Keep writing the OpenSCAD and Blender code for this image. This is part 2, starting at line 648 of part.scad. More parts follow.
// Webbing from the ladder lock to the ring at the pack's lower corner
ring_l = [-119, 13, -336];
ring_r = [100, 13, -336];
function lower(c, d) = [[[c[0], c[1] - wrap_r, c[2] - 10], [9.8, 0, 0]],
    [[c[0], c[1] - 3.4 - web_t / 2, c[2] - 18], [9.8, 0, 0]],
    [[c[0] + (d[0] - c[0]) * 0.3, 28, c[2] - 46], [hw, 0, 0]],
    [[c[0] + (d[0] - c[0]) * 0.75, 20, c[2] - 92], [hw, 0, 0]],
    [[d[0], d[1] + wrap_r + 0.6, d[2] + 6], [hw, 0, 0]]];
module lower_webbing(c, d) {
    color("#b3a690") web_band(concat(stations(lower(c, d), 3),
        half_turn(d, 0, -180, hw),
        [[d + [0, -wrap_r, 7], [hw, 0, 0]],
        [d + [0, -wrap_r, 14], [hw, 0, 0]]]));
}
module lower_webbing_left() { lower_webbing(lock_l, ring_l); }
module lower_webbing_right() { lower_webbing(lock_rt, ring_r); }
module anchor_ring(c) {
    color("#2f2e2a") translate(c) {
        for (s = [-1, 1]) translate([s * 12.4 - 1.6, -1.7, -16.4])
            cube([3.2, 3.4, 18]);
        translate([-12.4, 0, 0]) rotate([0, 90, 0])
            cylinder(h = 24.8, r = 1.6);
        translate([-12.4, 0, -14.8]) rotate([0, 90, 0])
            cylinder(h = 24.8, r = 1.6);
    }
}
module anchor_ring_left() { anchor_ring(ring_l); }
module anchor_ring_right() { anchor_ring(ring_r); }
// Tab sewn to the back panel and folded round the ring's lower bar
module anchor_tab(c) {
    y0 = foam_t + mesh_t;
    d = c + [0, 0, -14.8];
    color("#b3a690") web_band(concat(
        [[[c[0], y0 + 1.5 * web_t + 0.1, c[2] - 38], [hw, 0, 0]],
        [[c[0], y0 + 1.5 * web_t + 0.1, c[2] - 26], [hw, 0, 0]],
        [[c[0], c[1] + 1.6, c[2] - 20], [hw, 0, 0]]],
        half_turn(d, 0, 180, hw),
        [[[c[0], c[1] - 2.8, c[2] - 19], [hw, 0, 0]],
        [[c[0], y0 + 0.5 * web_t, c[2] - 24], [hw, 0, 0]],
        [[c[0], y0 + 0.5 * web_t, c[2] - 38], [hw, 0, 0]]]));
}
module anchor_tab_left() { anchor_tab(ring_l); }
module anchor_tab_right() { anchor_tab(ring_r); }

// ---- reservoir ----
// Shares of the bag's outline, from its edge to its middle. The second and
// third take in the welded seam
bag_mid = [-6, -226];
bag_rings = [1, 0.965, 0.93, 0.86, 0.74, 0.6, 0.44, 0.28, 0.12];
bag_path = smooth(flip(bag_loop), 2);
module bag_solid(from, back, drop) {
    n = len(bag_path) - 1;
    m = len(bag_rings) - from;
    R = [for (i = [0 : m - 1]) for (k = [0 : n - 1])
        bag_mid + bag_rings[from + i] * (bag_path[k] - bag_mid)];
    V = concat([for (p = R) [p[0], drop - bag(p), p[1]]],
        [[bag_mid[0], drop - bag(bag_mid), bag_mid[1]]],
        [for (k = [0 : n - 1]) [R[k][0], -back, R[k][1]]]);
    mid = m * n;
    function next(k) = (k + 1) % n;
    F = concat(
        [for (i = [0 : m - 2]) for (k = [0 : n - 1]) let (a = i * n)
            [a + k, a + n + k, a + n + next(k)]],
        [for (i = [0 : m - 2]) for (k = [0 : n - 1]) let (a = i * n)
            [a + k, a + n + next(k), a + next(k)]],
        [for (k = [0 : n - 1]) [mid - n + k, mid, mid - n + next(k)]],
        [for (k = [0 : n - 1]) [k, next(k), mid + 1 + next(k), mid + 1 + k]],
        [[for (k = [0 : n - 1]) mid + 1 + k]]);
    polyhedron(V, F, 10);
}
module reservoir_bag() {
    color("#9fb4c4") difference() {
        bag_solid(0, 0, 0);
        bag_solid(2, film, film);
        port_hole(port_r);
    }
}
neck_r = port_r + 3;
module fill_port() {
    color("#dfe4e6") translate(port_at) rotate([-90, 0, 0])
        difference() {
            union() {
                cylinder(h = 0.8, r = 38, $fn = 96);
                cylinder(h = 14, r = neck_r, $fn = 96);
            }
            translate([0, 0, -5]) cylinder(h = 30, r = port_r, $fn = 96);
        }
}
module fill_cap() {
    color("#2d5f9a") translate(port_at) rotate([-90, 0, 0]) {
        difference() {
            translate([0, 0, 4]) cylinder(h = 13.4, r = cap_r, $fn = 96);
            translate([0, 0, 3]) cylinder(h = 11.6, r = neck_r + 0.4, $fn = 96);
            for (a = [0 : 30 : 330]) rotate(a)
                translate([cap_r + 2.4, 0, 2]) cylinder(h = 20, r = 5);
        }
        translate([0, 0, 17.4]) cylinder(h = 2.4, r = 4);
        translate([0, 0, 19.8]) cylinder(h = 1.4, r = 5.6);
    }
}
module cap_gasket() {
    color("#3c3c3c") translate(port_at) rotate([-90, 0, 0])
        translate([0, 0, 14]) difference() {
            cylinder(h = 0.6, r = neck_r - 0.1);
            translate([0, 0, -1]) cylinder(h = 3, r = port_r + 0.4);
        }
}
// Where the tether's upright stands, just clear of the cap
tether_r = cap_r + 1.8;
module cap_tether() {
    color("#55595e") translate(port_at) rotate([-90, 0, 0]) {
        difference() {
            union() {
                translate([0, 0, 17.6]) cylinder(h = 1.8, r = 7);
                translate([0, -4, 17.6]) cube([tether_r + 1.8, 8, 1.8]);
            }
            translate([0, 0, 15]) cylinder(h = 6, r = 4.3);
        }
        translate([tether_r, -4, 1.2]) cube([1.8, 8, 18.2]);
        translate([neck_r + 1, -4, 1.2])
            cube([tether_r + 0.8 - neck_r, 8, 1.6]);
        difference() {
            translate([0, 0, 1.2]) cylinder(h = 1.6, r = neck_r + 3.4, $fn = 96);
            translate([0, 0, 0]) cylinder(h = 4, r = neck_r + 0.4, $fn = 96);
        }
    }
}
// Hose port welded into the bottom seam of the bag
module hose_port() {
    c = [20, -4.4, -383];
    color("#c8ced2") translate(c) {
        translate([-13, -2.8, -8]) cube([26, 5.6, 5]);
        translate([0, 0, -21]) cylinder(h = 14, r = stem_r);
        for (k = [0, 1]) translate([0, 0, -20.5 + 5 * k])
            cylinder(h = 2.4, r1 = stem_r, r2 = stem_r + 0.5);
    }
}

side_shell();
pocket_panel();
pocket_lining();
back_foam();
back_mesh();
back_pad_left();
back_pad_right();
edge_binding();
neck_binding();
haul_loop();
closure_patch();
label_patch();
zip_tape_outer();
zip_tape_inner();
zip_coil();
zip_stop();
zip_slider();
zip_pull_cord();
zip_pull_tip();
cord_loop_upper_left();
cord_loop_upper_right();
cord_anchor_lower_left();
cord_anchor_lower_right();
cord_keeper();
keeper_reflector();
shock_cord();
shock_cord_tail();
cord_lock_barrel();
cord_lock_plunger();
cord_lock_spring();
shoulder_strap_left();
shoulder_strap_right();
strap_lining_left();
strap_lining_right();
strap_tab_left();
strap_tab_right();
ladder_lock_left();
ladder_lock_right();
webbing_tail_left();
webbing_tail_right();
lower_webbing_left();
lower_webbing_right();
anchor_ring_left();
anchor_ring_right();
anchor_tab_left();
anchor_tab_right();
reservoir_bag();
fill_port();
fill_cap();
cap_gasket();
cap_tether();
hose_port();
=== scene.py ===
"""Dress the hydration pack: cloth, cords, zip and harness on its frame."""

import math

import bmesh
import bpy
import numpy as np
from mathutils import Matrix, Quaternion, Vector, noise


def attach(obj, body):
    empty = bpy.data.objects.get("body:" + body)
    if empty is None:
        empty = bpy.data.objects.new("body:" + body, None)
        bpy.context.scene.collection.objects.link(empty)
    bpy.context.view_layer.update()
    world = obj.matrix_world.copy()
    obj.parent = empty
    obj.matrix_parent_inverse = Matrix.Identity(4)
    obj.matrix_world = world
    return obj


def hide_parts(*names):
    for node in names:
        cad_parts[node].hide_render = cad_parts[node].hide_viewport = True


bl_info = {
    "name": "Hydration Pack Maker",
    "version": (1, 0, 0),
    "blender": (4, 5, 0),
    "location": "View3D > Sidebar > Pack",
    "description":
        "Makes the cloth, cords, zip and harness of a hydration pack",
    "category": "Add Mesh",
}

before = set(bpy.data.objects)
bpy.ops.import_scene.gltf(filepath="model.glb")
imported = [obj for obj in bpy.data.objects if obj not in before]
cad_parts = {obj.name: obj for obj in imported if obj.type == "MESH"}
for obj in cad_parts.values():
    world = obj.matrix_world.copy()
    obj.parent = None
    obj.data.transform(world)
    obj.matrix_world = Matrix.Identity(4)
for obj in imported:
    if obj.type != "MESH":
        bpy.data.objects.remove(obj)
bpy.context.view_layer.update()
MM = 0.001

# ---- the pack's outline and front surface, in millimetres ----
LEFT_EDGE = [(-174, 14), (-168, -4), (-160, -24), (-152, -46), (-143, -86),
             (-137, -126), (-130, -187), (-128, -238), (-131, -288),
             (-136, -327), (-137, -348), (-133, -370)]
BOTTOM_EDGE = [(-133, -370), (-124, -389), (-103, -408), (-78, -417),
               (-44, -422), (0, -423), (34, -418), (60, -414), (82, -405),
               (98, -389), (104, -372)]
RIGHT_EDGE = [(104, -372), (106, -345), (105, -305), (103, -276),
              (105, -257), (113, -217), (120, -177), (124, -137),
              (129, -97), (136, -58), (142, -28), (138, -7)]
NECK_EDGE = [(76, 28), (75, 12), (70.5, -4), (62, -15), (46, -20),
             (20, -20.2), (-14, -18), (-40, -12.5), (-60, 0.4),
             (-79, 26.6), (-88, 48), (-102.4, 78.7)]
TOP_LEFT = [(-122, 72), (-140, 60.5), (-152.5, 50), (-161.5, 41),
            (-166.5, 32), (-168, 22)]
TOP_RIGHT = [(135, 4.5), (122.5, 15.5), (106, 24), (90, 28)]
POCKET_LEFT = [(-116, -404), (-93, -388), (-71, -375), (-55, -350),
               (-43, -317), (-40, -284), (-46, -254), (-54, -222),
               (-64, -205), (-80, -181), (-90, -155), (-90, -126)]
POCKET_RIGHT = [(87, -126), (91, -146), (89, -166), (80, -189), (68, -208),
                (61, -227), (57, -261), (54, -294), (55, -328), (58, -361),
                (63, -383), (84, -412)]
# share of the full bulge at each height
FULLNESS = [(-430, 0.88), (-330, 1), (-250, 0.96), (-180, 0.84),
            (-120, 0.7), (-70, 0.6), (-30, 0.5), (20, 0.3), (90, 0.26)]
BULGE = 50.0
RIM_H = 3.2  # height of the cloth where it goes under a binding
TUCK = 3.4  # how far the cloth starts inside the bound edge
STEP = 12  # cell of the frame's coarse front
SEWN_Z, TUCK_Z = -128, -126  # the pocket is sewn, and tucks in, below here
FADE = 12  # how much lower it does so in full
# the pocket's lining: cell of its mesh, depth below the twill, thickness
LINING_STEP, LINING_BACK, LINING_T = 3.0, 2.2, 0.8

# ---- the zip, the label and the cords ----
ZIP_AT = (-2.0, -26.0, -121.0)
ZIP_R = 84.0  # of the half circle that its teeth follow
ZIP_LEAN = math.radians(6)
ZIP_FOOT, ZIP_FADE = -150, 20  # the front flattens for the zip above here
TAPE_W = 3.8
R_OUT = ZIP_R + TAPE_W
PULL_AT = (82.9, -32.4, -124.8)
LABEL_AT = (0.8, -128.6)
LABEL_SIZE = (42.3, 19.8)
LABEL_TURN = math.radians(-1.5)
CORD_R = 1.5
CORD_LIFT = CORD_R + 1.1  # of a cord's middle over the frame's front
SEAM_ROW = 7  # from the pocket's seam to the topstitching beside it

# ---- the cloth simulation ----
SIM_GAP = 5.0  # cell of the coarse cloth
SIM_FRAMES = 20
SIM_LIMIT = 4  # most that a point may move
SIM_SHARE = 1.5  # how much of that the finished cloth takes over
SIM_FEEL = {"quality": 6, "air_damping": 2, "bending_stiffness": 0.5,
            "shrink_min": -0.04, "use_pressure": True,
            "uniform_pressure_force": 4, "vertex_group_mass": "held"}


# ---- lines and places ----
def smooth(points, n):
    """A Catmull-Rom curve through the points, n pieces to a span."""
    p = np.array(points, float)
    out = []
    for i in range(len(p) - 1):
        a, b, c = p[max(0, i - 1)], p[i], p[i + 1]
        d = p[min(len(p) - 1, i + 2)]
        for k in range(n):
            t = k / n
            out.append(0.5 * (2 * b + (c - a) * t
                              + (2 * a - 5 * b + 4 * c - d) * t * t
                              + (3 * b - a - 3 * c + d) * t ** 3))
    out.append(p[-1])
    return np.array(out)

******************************

> **The exercise**: Transcribe precisely the lines between the one that contains "side_shell();" and the one that contains "before = set(bpy.data.objects)", counting those two lines as part of the range.

> **Expected output**:
side_shell();
pocket_panel();
pocket_lining();
back_foam();
back_mesh();
back_pad_left();
back_pad_right();
edge_binding();
neck_binding();
haul_loop();
closure_patch();
label_patch();
zip_tape_outer();
zip_tape_inner();
zip_coil();
zip_stop();
zip_slider();
zip_pull_cord();
zip_pull_tip();
cord_loop_upper_left();
cord_loop_upper_right();
cord_anchor_lower_left();
cord_anchor_lower_right();
cord_keeper();
keeper_reflector();
shock_cord();
shock_cord_tail();
cord_lock_barrel();
cord_lock_plunger();
cord_lock_spring();
shoulder_strap_left();
shoulder_strap_right();
strap_lining_left();
strap_lining_right();
strap_tab_left();
strap_tab_right();
ladder_lock_left();
ladder_lock_right();
webbing_tail_left();
webbing_tail_right();
lower_webbing_left();
lower_webbing_right();
anchor_ring_left();
anchor_ring_right();
anchor_tab_left();
anchor_tab_right();
reservoir_bag();
fill_port();
fill_cap();
cap_gasket();
cap_tether();
hose_port();
=== scene.py ===
"""Dress the hydration pack: cloth, cords, zip and harness on its frame."""

import math

import bmesh
import bpy
import numpy as np
from mathutils import Matrix, Quaternion, Vector, noise


def attach(obj, body):
    empty = bpy.data.objects.get("body:" + body)
    if empty is None:
        empty = bpy.data.objects.new("body:" + body, None)
        bpy.context.scene.collection.objects.link(empty)
    bpy.context.view_layer.update()
    world = obj.matrix_world.copy()
    obj.parent = empty
    obj.matrix_parent_inverse = Matrix.Identity(4)
    obj.matrix_world = world
    return obj


def hide_parts(*names):
    for node in names:
        cad_parts[node].hide_render = cad_parts[node].hide_viewport = True


bl_info = {
    "name": "Hydration Pack Maker",
    "version": (1, 0, 0),
    "blender": (4, 5, 0),
    "location": "View3D > Sidebar > Pack",
    "description":
        "Makes the cloth, cords, zip and harness of a hydration pack",
    "category": "Add Mesh",
}

before = set(bpy.data.objects)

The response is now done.